In the London's novel, the reader has not quite the same position as the spectator. If the reader is also used to the workers lifestyle, the miners of the town does not appear as bitter, and explicitly explained to Hal, Charles and Mercedes what is wrong :
Kind-hearted citizens caught the dogs and gathered up the scattered belongings. Also, they gave advice. Half the load and twice the dogs, if they ever expected to reach Dawson, was what they said. Hal and his sister and brother-in-law listened unwillingly, pitched tent, and overhauled the outfit, canned goods were turned out that made men laugh, for canned goods on the Trail is a thing to dream about. “Blankets for a hotel,” quoth one of the men who laughed and helped. “Half as many is too much; get rid of them. Throw away that tent, and all those dishes – who’s going to wash them anyway ? 
In these conditions, the reader can more easily put himself in the characters' shoes : the miners and the narrator informed both the characters and the reader. Mercedes' nature in the movie is clearly unpleasant to the spectator, while in the novel, she appears as a spoiled child that will gradually be psychologicaly affected by the life in the wild and struck by hysteria crisis. Generally speaking, the movie is build as more as a "road trip", with impressive view and adventure, while the novel can also be seen as a learning journey, as it can be seen in this extract :
 In the nature of Artic travel there was a reason why fourteen dogs should not drag one sled, and that was that one sled could not carry the food for fourteen dogs. But Charles and Hal did not know this. They had worked the trip out with a pencil, so much to a dog, so many dogs, and so many day, Q.E.D.
Here, the narrator describes an objectif notion of nature, a sort of law of the wild, that is not common knowledge, but learned through experience.

Sources :

  1. Pierre Berton, Klondike, The Last Great Gold Rush, 1896-1899,  Canada, Anchor Canada, 2001  pp 101-102
  2. Ken Anakin, dir. The Call of the Wild, Intercontinental Releasing Corp.1972
  3. Jack London, The Call of the Wild (1903)

Introduction : A great, but old, discovery

The Seattles Post-Intelligencer, July 17, 1897
In this post, we will focus on the discovery in itself, as a quick introduction for the real journey that represents the Klondike Gold Rush for the gold prospectors.


The Klondike Gold Rush as we called it, refers to the massive migration of gold prospectors in the region of the Klondike, in Alaska between 1897 and 1899. In July 1897, steamships from Alaska full of  "stacks of yellow metal' docked in San Fransisco and Seattle.

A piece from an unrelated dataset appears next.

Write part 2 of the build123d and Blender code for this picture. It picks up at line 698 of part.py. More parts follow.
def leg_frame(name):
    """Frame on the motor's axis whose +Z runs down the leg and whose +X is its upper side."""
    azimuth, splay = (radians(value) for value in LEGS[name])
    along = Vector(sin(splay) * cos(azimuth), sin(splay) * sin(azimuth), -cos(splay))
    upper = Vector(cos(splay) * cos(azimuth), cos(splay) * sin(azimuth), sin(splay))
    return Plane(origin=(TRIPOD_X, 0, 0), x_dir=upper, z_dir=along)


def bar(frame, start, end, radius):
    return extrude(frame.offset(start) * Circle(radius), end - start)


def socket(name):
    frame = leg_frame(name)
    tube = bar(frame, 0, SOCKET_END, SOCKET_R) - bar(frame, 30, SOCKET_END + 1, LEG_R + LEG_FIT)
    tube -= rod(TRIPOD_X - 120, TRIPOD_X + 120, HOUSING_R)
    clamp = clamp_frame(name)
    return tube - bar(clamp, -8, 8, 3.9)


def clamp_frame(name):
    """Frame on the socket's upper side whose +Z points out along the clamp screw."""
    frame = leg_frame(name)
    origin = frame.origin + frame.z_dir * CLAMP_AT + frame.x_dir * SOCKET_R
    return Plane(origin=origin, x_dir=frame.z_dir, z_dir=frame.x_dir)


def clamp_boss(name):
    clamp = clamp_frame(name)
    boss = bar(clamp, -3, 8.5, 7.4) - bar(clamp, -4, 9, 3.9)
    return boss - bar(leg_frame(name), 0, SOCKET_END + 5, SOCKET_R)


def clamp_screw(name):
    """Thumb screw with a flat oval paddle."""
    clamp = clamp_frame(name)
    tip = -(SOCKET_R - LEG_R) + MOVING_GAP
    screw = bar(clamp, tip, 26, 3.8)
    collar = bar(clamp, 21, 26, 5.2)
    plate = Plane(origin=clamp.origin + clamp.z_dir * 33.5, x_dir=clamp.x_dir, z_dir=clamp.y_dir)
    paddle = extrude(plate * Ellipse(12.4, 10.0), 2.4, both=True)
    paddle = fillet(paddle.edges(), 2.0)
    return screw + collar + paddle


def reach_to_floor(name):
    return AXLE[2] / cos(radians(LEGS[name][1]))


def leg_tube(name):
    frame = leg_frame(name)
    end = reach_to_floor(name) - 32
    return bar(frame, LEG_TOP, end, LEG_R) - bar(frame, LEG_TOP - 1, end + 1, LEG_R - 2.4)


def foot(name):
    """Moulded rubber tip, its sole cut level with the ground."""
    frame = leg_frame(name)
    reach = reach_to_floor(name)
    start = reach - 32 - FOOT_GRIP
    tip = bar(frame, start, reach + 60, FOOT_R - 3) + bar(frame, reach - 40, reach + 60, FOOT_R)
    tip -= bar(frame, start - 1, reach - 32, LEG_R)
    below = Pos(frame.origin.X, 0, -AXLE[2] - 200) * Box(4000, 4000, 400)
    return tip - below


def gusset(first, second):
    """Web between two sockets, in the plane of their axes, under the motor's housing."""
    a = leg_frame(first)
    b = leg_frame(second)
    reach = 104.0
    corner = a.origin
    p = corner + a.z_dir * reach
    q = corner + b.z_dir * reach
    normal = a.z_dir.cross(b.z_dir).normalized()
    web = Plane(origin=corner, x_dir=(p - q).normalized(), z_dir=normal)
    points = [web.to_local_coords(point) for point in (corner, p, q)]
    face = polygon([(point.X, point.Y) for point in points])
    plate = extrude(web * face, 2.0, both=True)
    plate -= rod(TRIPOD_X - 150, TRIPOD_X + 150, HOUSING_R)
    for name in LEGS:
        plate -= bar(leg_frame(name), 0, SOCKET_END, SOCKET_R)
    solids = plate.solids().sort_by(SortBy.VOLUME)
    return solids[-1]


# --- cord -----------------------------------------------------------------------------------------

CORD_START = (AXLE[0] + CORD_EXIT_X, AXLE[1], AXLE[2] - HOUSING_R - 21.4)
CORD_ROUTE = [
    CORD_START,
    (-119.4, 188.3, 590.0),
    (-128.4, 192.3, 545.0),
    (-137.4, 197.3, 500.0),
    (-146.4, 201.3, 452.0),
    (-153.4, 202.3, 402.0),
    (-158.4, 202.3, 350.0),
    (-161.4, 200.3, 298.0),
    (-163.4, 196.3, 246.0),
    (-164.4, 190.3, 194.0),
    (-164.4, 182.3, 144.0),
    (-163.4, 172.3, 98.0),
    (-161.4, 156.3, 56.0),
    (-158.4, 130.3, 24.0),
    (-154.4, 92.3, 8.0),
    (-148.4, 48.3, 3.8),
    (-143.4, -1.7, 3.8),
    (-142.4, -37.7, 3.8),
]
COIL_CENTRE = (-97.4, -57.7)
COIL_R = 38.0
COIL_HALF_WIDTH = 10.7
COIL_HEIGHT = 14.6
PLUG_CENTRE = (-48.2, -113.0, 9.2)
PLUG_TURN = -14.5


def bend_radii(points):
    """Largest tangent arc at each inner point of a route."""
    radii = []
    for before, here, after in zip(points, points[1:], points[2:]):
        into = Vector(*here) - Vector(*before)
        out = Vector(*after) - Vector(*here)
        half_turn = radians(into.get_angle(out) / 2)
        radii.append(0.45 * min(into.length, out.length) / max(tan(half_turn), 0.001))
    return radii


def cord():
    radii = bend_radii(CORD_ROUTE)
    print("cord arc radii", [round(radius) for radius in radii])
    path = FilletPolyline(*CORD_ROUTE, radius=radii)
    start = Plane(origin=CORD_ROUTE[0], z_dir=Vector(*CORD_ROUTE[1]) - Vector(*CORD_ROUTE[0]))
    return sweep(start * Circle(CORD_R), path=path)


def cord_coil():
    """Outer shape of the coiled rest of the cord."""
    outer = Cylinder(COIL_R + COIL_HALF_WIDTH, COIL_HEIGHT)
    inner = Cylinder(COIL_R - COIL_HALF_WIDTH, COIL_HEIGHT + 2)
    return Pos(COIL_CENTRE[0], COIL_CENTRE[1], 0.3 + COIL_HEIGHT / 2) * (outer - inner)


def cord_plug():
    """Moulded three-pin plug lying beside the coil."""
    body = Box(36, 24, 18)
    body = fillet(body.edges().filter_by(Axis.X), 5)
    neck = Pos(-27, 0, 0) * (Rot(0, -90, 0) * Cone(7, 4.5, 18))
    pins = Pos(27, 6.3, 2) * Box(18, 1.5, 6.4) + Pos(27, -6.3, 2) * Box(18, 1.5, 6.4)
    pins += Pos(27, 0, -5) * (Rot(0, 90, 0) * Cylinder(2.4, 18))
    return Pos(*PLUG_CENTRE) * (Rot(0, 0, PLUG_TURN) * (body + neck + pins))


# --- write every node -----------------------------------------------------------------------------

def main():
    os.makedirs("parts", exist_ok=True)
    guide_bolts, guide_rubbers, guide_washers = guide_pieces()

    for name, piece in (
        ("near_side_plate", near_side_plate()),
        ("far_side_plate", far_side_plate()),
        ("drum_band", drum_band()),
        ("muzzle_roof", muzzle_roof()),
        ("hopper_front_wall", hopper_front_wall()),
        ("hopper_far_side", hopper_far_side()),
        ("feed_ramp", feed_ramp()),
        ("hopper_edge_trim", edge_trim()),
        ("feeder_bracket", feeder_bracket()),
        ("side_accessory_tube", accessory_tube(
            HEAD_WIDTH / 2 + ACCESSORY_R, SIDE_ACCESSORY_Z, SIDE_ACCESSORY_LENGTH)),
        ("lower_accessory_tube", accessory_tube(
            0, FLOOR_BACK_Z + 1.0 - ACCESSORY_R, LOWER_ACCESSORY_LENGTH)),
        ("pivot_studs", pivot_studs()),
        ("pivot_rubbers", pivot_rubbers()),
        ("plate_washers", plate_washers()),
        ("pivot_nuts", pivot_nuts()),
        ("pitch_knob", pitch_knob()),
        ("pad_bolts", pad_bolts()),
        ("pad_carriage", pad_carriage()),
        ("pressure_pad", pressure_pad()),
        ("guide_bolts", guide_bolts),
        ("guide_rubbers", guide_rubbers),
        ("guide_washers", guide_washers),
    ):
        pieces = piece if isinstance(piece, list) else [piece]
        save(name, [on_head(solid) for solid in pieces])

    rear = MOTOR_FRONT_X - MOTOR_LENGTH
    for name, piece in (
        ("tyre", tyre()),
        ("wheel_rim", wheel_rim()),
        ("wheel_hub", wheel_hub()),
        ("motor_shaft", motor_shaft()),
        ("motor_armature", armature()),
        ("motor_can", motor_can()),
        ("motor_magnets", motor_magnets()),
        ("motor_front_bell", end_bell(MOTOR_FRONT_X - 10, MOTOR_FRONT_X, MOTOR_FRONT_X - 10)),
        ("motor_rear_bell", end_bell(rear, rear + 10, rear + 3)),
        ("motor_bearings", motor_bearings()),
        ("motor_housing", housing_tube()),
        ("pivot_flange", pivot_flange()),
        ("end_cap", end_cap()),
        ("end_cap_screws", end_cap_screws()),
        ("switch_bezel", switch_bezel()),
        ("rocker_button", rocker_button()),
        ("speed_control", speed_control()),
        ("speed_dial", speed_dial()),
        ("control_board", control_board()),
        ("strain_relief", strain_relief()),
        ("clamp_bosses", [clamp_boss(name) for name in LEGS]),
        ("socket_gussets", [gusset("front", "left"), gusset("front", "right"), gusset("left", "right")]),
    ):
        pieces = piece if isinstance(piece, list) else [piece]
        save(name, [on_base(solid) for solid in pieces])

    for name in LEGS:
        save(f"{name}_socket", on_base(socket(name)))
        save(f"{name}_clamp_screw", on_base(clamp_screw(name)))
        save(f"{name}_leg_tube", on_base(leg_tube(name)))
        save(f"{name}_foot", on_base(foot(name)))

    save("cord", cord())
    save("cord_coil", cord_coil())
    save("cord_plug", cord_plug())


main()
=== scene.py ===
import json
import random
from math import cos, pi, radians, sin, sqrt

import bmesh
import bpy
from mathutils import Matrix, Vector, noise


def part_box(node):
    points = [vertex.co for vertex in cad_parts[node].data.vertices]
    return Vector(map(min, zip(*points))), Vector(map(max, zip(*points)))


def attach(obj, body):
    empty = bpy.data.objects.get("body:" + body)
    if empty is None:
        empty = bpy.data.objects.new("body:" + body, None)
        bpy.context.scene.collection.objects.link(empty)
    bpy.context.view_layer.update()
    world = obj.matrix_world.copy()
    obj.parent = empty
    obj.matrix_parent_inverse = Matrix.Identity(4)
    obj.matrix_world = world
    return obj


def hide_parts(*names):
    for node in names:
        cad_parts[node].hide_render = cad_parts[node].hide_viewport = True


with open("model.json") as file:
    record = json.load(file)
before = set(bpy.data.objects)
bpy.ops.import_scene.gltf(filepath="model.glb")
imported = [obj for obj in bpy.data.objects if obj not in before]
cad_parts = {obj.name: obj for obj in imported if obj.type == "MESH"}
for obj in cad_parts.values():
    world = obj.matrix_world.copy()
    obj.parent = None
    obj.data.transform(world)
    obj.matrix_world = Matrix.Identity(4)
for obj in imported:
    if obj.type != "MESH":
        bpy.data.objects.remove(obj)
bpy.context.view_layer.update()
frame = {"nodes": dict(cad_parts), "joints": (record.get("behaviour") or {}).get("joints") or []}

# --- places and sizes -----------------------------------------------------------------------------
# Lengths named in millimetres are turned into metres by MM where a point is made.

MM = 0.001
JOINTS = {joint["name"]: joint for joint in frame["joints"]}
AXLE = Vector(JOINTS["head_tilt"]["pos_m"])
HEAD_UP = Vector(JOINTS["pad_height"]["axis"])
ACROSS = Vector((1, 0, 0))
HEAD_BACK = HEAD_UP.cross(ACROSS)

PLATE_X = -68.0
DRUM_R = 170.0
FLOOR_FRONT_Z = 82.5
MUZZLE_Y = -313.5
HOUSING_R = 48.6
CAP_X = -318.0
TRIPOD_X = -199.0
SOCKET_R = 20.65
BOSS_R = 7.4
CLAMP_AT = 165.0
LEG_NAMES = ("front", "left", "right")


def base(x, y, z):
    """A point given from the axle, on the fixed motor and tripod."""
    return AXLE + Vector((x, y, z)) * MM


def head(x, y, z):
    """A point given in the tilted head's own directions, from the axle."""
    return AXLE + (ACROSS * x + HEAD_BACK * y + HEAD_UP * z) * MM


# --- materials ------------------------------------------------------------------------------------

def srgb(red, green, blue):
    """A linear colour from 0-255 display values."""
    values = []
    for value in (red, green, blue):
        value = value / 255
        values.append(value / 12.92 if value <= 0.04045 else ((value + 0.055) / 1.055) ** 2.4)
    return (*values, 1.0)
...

Many rich deposit of gold had been discovered along the Klondike River in 1896. At that moment, the information quickly spread through the continent, newspaper and telegraphs talked about that great discovery that would lead hundred of people to the Yukon, all of them looking for gold. (It would be interesting to see in details in another post who left for the Klondike and why, but also how.)

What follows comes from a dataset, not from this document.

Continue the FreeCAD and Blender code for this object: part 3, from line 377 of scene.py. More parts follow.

In reality, that was not a new discovery. According to Gary L. Blackwood's article published Wild West :
There had been rumors of gold in the Yukon as far back as the 1830s, but little was done about it. The harsh land and harsher weather, plus the Chilkoot Indians’ jealous guarding of their territory, effectively kept out most prospectors–until 1878, when a man named George Holt braved the elements and the Indians and came back with nuggets impressive enough to make other prospectors follow his lead. By 1880, there were perhaps 200 miners panning fine placer gold from the sandbars along the Yukon River.

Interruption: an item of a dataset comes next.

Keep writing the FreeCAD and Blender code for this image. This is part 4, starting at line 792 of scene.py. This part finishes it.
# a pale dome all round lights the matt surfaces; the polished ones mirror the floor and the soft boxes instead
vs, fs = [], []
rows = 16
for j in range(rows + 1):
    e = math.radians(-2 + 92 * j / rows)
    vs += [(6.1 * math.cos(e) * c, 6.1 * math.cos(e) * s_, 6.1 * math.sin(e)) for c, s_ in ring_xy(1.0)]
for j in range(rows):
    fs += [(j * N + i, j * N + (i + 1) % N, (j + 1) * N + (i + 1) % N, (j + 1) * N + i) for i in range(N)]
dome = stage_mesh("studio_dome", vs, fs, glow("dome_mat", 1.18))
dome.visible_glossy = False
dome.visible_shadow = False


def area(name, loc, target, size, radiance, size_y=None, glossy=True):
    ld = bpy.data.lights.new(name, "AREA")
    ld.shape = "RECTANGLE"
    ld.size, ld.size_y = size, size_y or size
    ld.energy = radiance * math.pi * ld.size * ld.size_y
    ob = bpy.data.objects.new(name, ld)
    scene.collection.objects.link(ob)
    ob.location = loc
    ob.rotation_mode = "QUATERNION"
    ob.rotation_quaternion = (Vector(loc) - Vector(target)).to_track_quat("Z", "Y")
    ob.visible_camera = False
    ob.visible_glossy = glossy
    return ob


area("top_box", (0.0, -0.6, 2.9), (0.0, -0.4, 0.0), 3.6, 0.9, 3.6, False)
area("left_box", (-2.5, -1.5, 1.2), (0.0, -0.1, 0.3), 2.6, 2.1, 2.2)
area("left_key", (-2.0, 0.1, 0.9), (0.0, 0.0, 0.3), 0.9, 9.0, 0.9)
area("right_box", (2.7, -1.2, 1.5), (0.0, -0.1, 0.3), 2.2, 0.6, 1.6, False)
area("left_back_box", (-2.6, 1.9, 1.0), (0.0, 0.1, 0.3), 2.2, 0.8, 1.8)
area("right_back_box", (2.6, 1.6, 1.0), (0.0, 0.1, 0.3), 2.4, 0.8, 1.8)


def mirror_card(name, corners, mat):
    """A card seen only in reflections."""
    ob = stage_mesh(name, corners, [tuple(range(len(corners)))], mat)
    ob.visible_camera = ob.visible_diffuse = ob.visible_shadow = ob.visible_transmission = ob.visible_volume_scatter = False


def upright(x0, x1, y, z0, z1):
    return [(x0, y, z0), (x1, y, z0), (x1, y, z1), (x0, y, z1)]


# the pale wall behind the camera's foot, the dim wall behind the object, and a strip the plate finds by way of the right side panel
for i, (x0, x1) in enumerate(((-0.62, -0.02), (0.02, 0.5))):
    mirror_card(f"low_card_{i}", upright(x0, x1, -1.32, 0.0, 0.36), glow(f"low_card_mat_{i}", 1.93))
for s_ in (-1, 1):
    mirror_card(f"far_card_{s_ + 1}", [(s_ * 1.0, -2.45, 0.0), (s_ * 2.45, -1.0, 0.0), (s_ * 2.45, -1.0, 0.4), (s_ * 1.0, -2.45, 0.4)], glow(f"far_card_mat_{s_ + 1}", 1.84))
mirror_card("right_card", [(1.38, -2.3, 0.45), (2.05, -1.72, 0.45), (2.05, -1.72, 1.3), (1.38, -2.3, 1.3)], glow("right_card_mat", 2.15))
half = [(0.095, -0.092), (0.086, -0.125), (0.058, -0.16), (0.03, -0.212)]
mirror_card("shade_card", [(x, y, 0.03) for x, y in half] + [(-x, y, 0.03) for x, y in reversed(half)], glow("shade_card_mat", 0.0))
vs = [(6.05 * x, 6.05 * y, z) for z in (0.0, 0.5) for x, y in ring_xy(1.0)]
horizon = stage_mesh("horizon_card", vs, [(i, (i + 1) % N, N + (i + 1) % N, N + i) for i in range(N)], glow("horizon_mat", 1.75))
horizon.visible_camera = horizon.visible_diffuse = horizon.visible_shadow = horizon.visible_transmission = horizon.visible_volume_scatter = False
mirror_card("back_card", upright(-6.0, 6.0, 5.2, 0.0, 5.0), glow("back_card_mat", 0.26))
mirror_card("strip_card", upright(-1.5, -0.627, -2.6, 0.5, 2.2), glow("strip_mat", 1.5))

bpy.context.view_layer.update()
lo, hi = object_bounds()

As it is written, gold had not been found during a simple stroke of luck and the region was already scanned by miners long before the actual Gold Rush. If some of the miners were locals, part of them were also foreigners (Russians are mentionned in the article) or coming from the mainland, which suggests that the information about gold in the Klondike was already known and shared by few people around the country. But it was only rumors which attracted miner that "came as much for the solitude as for the gold.", and it took several decades to actually found enough gold to appeal other prospectors from the mainland and start the Yukon fever. 
Blackwood also suggests that the delay between the actual discovery and the frenzy that took over the continent was due to the lack of communication, or rather the impossibility to spread of the information. Indeed, gold had been dug out in one year prior, on August 1896 by the American Georges Carmack and two Indians on Rabbit Creek, along the Yukon River. According to Blackwood, winter had been a great obstacle to the communication between Canada and the United-States. 

If all this had come about early in the year, the news would have reached civilization within a few weeks. But winter was already closing in. Once the rivers froze and the heavy snows fell, communication with the outside was nearly impossible. William Ogilvie, a Canadian government surveyor, sent off two separate messages to Ottawa, telling of the magnitude of the strike, but both were lost in the bureaucratic shuffle.

The harsh climate and land of Alaska is an important aspect of the Klondike Gold Rush, and most of the difficulties encountered by the miners revolved around that. Locals had even made money out of this problem by selling goods and services to fight the wild environement of the Yukon, which would be the subject of another post. This implication of the locals in the Gold Rush is not new either, they had already invested this eventual source of income. In the article, we learn that they were participating in the gold search, Chilkoot Indians were also gold miners. But after the migration of hundreds of American, they seemed to have changed their approach concerning gold. Unlike the miners who intended to make money out of gold, locals made money out of miners.
The law enforcement also mentioned in the article generated a good income. Under Canadian laws, miners had to get a license, and then when they had found a good location, they had to claim it to finally be able to mine and hopefully, find gold.